There has been a relentless stream of negative coverage of Trump’s campaign that began with the riots at his campaign rally in Chicago three weeks ago. Since then, it has only snowballed from there. The riots finally gave the other candidates an opening to go after him on an issue. Shortly thereafter, there was a steady stream of videos showing physical violence at other Trump rallies, much of it egged on by Trump himself.

Then came the story, and subsequent video, of Trump’s campaign manager forcibly grabbing a female reporter after she got “too close” to the GOP frontrunner. An incident which led to him being charged with simple battery. The story only got worse when even after seeing video of the incident, Trump stood by his campaign manager and portrayed himself as the real victim.

Unfortunately for Trump, the bad news did not stop there. He then gave a series of bizarre, and scary, interviews to the Washington Post and New York Times editorial boards where audio showed his utter lack of knowledge on all things foreign policy.

This could have been the least damaging story since Trump’s lack of specific knowledge of foreign affairs has been on display since he entered the race. That changed when just last week, he refused to rule out using nuclear weapons in Europe. Let me repeat that. Donald Trump, front runner for the Republican nomination for President of the United States, refused to rule out using nuclear weapons in Europe.

And to top it all off, Donald Trump somehow managed to unite pro-choice and pro-life groups against him when at a March 30 townhall interview on MSNBC, he told Chris Matthews he thought women should be punished for having abortions should Roe Vs Wade be overturned.
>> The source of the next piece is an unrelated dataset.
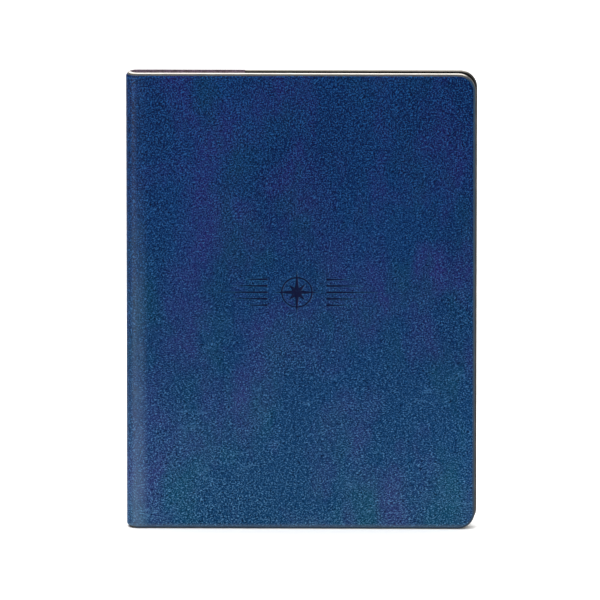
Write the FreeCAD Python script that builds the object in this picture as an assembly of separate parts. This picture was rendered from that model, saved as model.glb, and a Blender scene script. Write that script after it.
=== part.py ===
"""Pilot logbook: a flexible one-piece leatherette cover folded round a sewn block with a rounded back.

The book stands on its tail edge. +Z is up, the front cover faces -Y and the spine is at -X.
The origin is at the bottom centre of the closed book. All sizes are in millimetres.

The cover is three bonded layers: a blue leatherette skin, a stiff flexible core whose cut and
bevelled edge shows all round, and an inner layer that is a purple suede liner round the spine and
a black lining on the rest. The round spine is cut into narrow slats, so that it can roll out flat
when the book opens. Each slat carries one sewn section of pages, glued to it through the mull, and
loose leaves fill the fan between two sections.
"""

import FreeCAD
import Part
import math
import os

# Driving sizes of the cover
BOOK_WIDTH = 190.5
BOOK_HEIGHT = 254.0
BOOK_DEPTH = 13.0
CORNER_RADIUS = 9.5
FRONT_COVER_SETBACK = 0.8  # the back cover shows past the front one by this much at the fore-edge

SKIN_THICKNESS = 0.8
CORE_THICKNESS = 1.7
LINER_THICKNESS = 0.4
SKIN_INSET = 1.3  # the skin stops short of the cut edge
CORE_BEVEL = 0.8

SLAT_COUNT = 5
JOINT_STRIP_WIDTH = 8.5
LINER_SEAM_FROM_SPINE = 64.5  # where the purple liner ends and the black lining starts

# Driving sizes of the block
PAGE_INSET = 4.0  # the cover stands past the pages by this much at head, tail and fore-edge
PAGE_CORNER_RADIUS = 6.0
ENDPAPER_THICKNESS = 0.15
LEAF_THICKNESS = 0.12
LEAVES_PER_GAP = 2
SHEET_GAP = 0.03
ENDPAPER_GAP = 0.05
LEAF_START = 0.3  # loose leaves start this far from the centre of the spine's curve

MULL_THICKNESS = 0.15
GLUE_THICKNESS = 0.3
THREAD_RADIUS = 0.1
THREAD_LENGTH = 1.0
THREAD_STATIONS = 5

# Driving sizes of the blind-debossed emblem on the front
EMBLEM_X = -2.5
EMBLEM_Z = 132.5
EMBLEM_DEPTH = 0.3
STAR_POINTS = 8
STAR_LONG_RADIUS = 12.0
STAR_SHORT_RADIUS = 6.2
STAR_NOTCH_RADIUS = 2.6
RING_RADIUS = 8.2
RING_WIDTH = 0.7
RULE_START = 16.0  # the tapered rules run outwards on both sides of the star
RULE_LENGTHS = (28.0, 20.0, 12.0)
RULE_PITCH = 3.6
RULE_WIDTH = 1.1

# Worked-out places
HALF_DEPTH = BOOK_DEPTH / 2
CORE_OUT = HALF_DEPTH - SKIN_THICKNESS
LINER_OUT = CORE_OUT - CORE_THICKNESS
INNER = LINER_OUT - LINER_THICKNESS
SPINE_X = -BOOK_WIDTH / 2 + HALF_DEPTH  # centre of the spine's curve, where the flat panels start
JOINT_X = SPINE_X + JOINT_STRIP_WIDTH
BACK_FORE_X = BOOK_WIDTH / 2
FRONT_FORE_X = BACK_FORE_X - FRONT_COVER_SETBACK
SEAM_X = -BOOK_WIDTH / 2 + LINER_SEAM_FROM_SPINE
SLAT_ANGLE = 180.0 / SLAT_COUNT

PAGE_FORE_X = BACK_FORE_X - PAGE_INSET
PAGE_FOOT = PAGE_INSET
PAGE_HEAD = BOOK_HEIGHT - PAGE_INSET
GLUE_OUT = INNER - MULL_THICKNESS
GLUE_IN = GLUE_OUT - GLUE_THICKNESS
SECTION_BACK = GLUE_IN - SHEET_GAP
HALF_BLOCK = INNER - 2 * ENDPAPER_THICKNESS - ENDPAPER_GAP
LEAF_STEP = LEAF_THICKNESS + SHEET_GAP
FAN_GAP = LEAVES_PER_GAP * LEAF_STEP + SHEET_GAP
SECTION_THICKNESS = (2 * HALF_BLOCK - (SLAT_COUNT - 1) * FAN_GAP) / SLAT_COUNT


def vec(x, y, z):
    return FreeCAD.Vector(x, y, z)


def panel(x_start, x_end, y_low, y_high, z_low, z_high, corner=0.0):
    """An upright flat panel. Its two corners at x_end are rounded when a corner radius is given."""
    if not corner:
        return Part.makeBox(x_end - x_start, y_high - y_low, z_high - z_low, vec(x_start, y_low, z_low))
    bend = corner * (1 - math.sqrt(0.5))
    edges = [
        Part.LineSegment(vec(x_start, y_low, z_low), vec(x_end - corner, y_low, z_low)),
        Part.Arc(
            vec(x_end - corner, y_low, z_low),
            vec(x_end - bend, y_low, z_low + bend),
            vec(x_end, y_low, z_low + corner),
        ),
        Part.LineSegment(vec(x_end, y_low, z_low + corner), vec(x_end, y_low, z_high - corner)),
        Part.Arc(
            vec(x_end, y_low, z_high - corner),
            vec(x_end - bend, y_low, z_high - bend),
            vec(x_end - corner, y_low, z_high),
        ),
        Part.LineSegment(vec(x_end - corner, y_low, z_high), vec(x_start, y_low, z_high)),
        Part.LineSegment(vec(x_start, y_low, z_high), vec(x_start, y_low, z_low)),
    ]
    outline = Part.Wire([edge.toShape() for edge in edges])
    return Part.Face(outline).extrude(vec(0, y_high - y_low, 0))


def sided_panel(side, x_start, x_end, inner, outer, margin=0.0, corner=0.0):
    """A panel of the front (side -1) or back (side +1) cover, between two distances from the middle."""
    y_low, y_high = sorted((side * inner, side * outer))
    return panel(x_start, x_end, y_low, y_high, margin, BOOK_HEIGHT - margin, corner)


def bevelled(core, side, x_plain):
    """Bevels a flat core's outer face at head, tail and fore-edge; x_plain lists the ends left square."""
    chosen = []
    for edge in core.Edges:
        box = edge.BoundBox
        on_face = abs(side * box.YMin - CORE_OUT) < 1e-6 and abs(side * box.YMax - CORE_OUT) < 1e-6
        square_end = any(abs(box.XMin - x) < 1e-6 and abs(box.XMax - x) < 1e-6 for x in x_plain)
        if on_face and not square_end:
            chosen.append(edge)
    return core.makeChamfer(CORE_BEVEL, chosen)


def slat(number, inner_radius, outer_radius, margin=0.0):
    """One layer of a slat; slat 1 touches the back cover and the last one the front joint."""
    start = 90.0 + SLAT_ANGLE * (number - 1)
    height = BOOK_HEIGHT - 2 * margin
    base = vec(SPINE_X, 0, margin)
    ring = Part.makeCylinder(outer_radius, height, base, vec(0, 0, 1), SLAT_ANGLE)
    ring = ring.cut(Part.makeCylinder(inner_radius, height, base, vec(0, 0, 1), SLAT_ANGLE))
    ring.rotate(base, vec(0, 0, 1), start)
    return ring


def bevelled_slat(core):
    """Bevels a curved core's outer arc at head and tail."""
    chosen = []
    for edge in core.Edges:
        if isinstance(edge.Curve, Part.Circle) and abs(edge.Curve.Radius - CORE_OUT) < 1e-6:
            chosen.append(edge)
    return core.makeChamfer(CORE_BEVEL, chosen)


def cover(name, side, x_start, x_fore):
    """The layers of one cover panel."""
    skin_end = x_fore - SKIN_INSET
    skin = sided_panel(side, x_start, skin_end, CORE_OUT, HALF_DEPTH, SKIN_INSET, CORNER_RADIUS - SKIN_INSET)
    core = sided_panel(side, x_start, x_fore, LINER_OUT, CORE_OUT, 0.0, CORNER_RADIUS)
    return {
        name + "_skin": skin,
        name + "_core": bevelled(core, side, [x_start]),
        name + "_liner": sided_panel(side, x_start, SEAM_X, INNER, LINER_OUT),
        name + "_lining": sided_panel(side, SEAM_X, x_fore, INNER, LINER_OUT, 0.0, CORNER_RADIUS),
    }


def front_joint():
    """The flat strip between the round spine and the front cover, along which the front cover folds."""
    core = sided_panel(-1, SPINE_X, JOINT_X, LINER_OUT, CORE_OUT)
    return {
        "front_joint_skin": sided_panel(-1, SPINE_X, JOINT_X, CORE_OUT, HALF_DEPTH, SKIN_INSET),
        "front_joint_core": bevelled(core, -1, [SPINE_X, JOINT_X]),
        "front_joint_liner": sided_panel(-1, SPINE_X, JOINT_X, INNER, LINER_OUT),
    }


def sewing_thread(number):
    """The stitches that show on the back of a section, one at each sewing station, lying in the glue."""
    turn = math.radians(90.0 + SLAT_ANGLE * (number - 0.5))
    radius = (GLUE_IN + GLUE_OUT) / 2
    along = vec(-math.sin(turn), math.cos(turn), 0)
    spacing = (PAGE_HEAD - PAGE_FOOT) / (THREAD_STATIONS + 1)
    stitches = []
    for station in range(1, THREAD_STATIONS + 1):
        middle = vec(
            SPINE_X + radius * math.cos(turn),
            radius * math.sin(turn),
            PAGE_FOOT + station * spacing,
        )
        start = middle - along * (THREAD_LENGTH / 2)
        stitches.append(Part.makeCylinder(THREAD_RADIUS, THREAD_LENGTH, start, along))
    return Part.makeCompound(stitches)


def spine():
    """The round spine as slats that stand edge to edge, with the mull, glue and thread inside it."""
    made = {}
    for number in range(1, SLAT_COUNT + 1):
        thread = sewing_thread(number)
        made[f"spine_skin_{number}"] = slat(number, CORE_OUT, HALF_DEPTH, SKIN_INSET)
        made[f"spine_core_{number}"] = bevelled_slat(slat(number, LINER_OUT, CORE_OUT))
        made[f"spine_liner_{number}"] = slat(number, INNER, LINER_OUT)
        made[f"mull_{number}"] = slat(number, GLUE_OUT, INNER, PAGE_INSET)
        made[f"glue_{number}"] = slat(number, GLUE_IN, GLUE_OUT, PAGE_INSET).cut(thread)
        made[f"thread_{number}"] = thread
    return made


def section(y_high):
    """One sewn section, with its fold rounded to the curve of the spine."""
    y_low = y_high - SECTION_THICKNESS
    reach = SPINE_X - SECTION_BACK
    pages = panel(reach, PAGE_FORE_X, y_low, y_high, PAGE_FOOT, PAGE_HEAD, PAGE_CORNER_RADIUS)
    height = PAGE_HEAD - PAGE_FOOT
    round_back = Part.makeCylinder(SECTION_BACK, height, vec(SPINE_X, 0, PAGE_FOOT))
    flat_part = panel(SPINE_X, PAGE_FORE_X, -INNER, INNER, PAGE_FOOT, PAGE_HEAD)
    return pages.common(round_back.fuse(flat_part).removeSplitter())


def pages():
    """Sections and, between them, loose leaves. All are numbered from the back cover forwards."""
    made = {}
    leaf_number = 1
    y_high = HALF_BLOCK
    for number in range(1, SLAT_COUNT + 1):
        made[f"section_{number}"] = section(y_high)
        y_high -= SECTION_THICKNESS + SHEET_GAP
        if number < SLAT_COUNT:
            for _ in range(LEAVES_PER_GAP):
                made[f"leaf_{leaf_number}"] = panel(
                    SPINE_X + LEAF_START,
                    PAGE_FORE_X,
                    y_high - LEAF_THICKNESS,
                    y_high,
                    PAGE_FOOT,
                    PAGE_HEAD,
                    PAGE_CORNER_RADIUS,
                )
                leaf_number += 1
                y_high -= LEAF_STEP
    return made


def endpaper(side, x_tab):
    """A black endpaper: a tab glued to the cover beside the spine, and the flyleaf that hangs on it."""
    y_low, y_high = sorted((side * (INNER - ENDPAPER_THICKNESS), side * INNER))
    tab = panel(SPINE_X, x_tab, y_low, y_high, PAGE_FOOT, PAGE_HEAD)
    y_low, y_high = sorted((side * (INNER - 2 * ENDPAPER_THICKNESS), side * (INNER - ENDPAPER_THICKNESS)))
    flyleaf = panel(SPINE_X, PAGE_FORE_X, y_low, y_high, PAGE_FOOT, PAGE_HEAD, PAGE_CORNER_RADIUS)
    return flyleaf.fuse(tab)


def recess(points):
    """A shallow pocket in the front skin; its outline is given as x and z from the emblem's centre."""
    outline = [vec(EMBLEM_X + x, -HALF_DEPTH, EMBLEM_Z + z) for x, z in points]
    return Part.Face(Part.makePolygon(outline + outline[:1])).extrude(vec(0, EMBLEM_DEPTH, 0))


def emblem():
    """The blind-debossed ornament: a compass star in a ring, with tapered rules on both sides."""
    star = []
    for i in range(2 * STAR_POINTS):
        tip = STAR_SHORT_RADIUS if i % 4 else STAR_LONG_RADIUS
        radius = STAR_NOTCH_RADIUS if i % 2 else tip
        turn = math.pi * i / STAR_POINTS
        star.append((radius * math.sin(turn), radius * math.cos(turn)))
    pockets = [recess(star)]
    centre = vec(EMBLEM_X, -HALF_DEPTH, EMBLEM_Z)
    ring = Part.makeCylinder(RING_RADIUS + RING_WIDTH / 2, EMBLEM_DEPTH, centre, vec(0, 1, 0))
    pockets.append(ring.cut(Part.makeCylinder(RING_RADIUS - RING_WIDTH / 2, EMBLEM_DEPTH, centre, vec(0, 1, 0))))
    for side in (-1, 1):
        for row, length in enumerate(RULE_LENGTHS):
            for height in {row * RULE_PITCH, -row * RULE_PITCH}:
                wide = (side * RULE_START, height + RULE_WIDTH / 2)
                tip = (side * (RULE_START + length), height)
                low = (side * RULE_START, height - RULE_WIDTH / 2)
                pockets.append(recess([wide, tip, low]))
    return pockets


def build():
    """Every node of the logbook, by name."""
    made = cover("back_cover", 1, SPINE_X, BACK_FORE_X)
    made.update(spine())
    made.update(front_joint())
    made.update(cover("front_cover", -1, JOINT_X, FRONT_FORE_X))
    made["front_cover_skin"] = made["front_cover_skin"].cut(Part.makeCompound(emblem()))
    made["back_endpaper"] = endpaper(1, JOINT_X)
    made["front_endpaper"] = endpaper(-1, JOINT_X)
    made.update(pages())
    return made


def main():
    os.makedirs("parts", exist_ok=True)
    nodes = build()
    for name, shape in nodes.items():
        assert shape.isValid(), name
        shape.exportStep(os.path.join("parts", name + ".step"))
    print(len(nodes), "nodes, sections", round(SECTION_THICKNESS, 3), "mm thick")


main()
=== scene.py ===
import math
import random

import bmesh
import bpy
import numpy as np
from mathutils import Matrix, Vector


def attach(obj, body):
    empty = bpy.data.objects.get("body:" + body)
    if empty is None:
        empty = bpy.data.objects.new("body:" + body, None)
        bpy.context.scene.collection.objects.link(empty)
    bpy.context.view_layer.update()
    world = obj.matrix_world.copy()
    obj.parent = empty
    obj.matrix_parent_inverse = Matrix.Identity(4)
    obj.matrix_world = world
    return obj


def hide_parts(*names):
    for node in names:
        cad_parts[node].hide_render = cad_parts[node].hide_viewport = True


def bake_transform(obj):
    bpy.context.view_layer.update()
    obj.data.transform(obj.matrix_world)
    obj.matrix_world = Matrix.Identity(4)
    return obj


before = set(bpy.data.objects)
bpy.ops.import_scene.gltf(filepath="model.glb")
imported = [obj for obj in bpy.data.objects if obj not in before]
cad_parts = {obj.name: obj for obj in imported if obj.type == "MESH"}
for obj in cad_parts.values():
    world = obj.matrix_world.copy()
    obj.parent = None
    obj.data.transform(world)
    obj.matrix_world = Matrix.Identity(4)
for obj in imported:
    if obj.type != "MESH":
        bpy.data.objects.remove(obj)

MM = 0.001
random.seed(4)
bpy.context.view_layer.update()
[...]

Then he clarified his comments by saying the issue should be left to the states. A few hours later he shifted his position again, saying the doctor performing the abortion, not the woman, should be punished. But he didn’t stop there. On April 1 he said the laws are in place and should stay that way. A few hours later he settled, for now, on the position that the laws are in place but he would seek to change them as president. This was all over a three-day period.

Which brings us back to Wisconsin. This is a state Trump should do well in. The republican electorate in Wisconsin is largely made up of evangelical Christians and blue collar workers who have been adversely affected by trade deals. Trump has dominated these constituencies in previous states. Yet recent polls show him losing to Ted Cruz by as many as 10 points.

Wisconsin is not a straight up winner take all state. So even if he loses, Trump could still scoop up some delegates on the district level. But if he loses by a margin close to 10 points, he could be shut out of delegates all together. Should this happen, Trump’s chances of getting to 1,237 delegates before the convention will take a pretty big hit.


Who votes:  Open primary. People are allowed to vote regardless of party registration.

Poll closings: Polls will close at 8:00 p.m. CST (9:00 p.m. EST).

Delegate Allocation & Thresholds: 96 total delegates available: 86 pledged delegates; 10 unpledged superdelegates. 57 awarded by district; 19 awarded statewide; 15% threshold to receive delegates at either the state or district level.

Wisconsin’s district level delegates are assigned to each congressional district proportionally. The big prizes are the second and fourth congressional districts. District 2 (11 delegates at stake) is home to Madison where young, progressive voters should make up the base of Sanders’ support; while the fourth (10 delegates at stake) is home to Milwaukee. The district has the largest African population (33%) in the state, by far, so Clinton should do well here.

Preview: Bernie Sanders is that scrappy, underdog team in the NCAA tournament that refuses to go down without a fight.

After a deflating Super Tuesday on March 1, Sanders came back and shocked the world by winning Michigan one week later. After being swept in all five contests on March 15, including in states like Illinois and Missouri, where many thought he would win, Sanders came back and routed Clinton out west in a series of caucuses on March 26.

With the wind at his back, Sanders comes into a state that plays more to his strengths than it does Clinton’s; and one where Obama routed Clinton in 2008 on his way to the nomination. Wisconsin has been a hotbed of progressive activism going back to the days of the Vietnam War. This is especially true in Dane County (Madison) which is home to the University of Wisconsin. As I mentioned before, Wisconsin is also home to many workers who have been affected by previous trade deals Sanders has campaigned against throughout his career.

Add to all of that the fact Wisconsin is an open primary, and there is a reason the Sanders campaign is optimistic about their chances here. Recent polling showing Sanders with an average lead of around three points only reinforces their optimism.

A loss here will not be as damaging to Clinton as many in the punditry class seem to believe. This, of course, is assuming she doesn’t get wiped out. Since delegates are awarded proportionally, a three or four point loss still allows Clinton to amass enough delegates to prevent Sanders from significantly cutting into her already large pledged delegate lead.

Though if Sanders can pull off an Obama-like romp, he can start to actually cut into her lead and put her squarely on the defensive going into an increasingly crucial New York primary coming up on April 19.

Wisconsin is more or less a smaller version of the country as a whole. It is home state of notorious Sen. Joseph McCarthy and of a very passionate and engaged progressive movement. It is the reason it is heavily targeted by both parties despite not having voted for a republican presidential candidate since 1984.

Even though it has not been friendly to Republicans in presidential years, this is the state that gave liberal icon Russ Feingold the boot in favor of the arch-conservative Sen. Ron Johnson in 2010; and the state that elected Scott Walker by a significant margin twice. Three times if you count the 2012 recall election.

On Tuesday, this microcosm of America will have a chance to change the trajectory of both party primaries.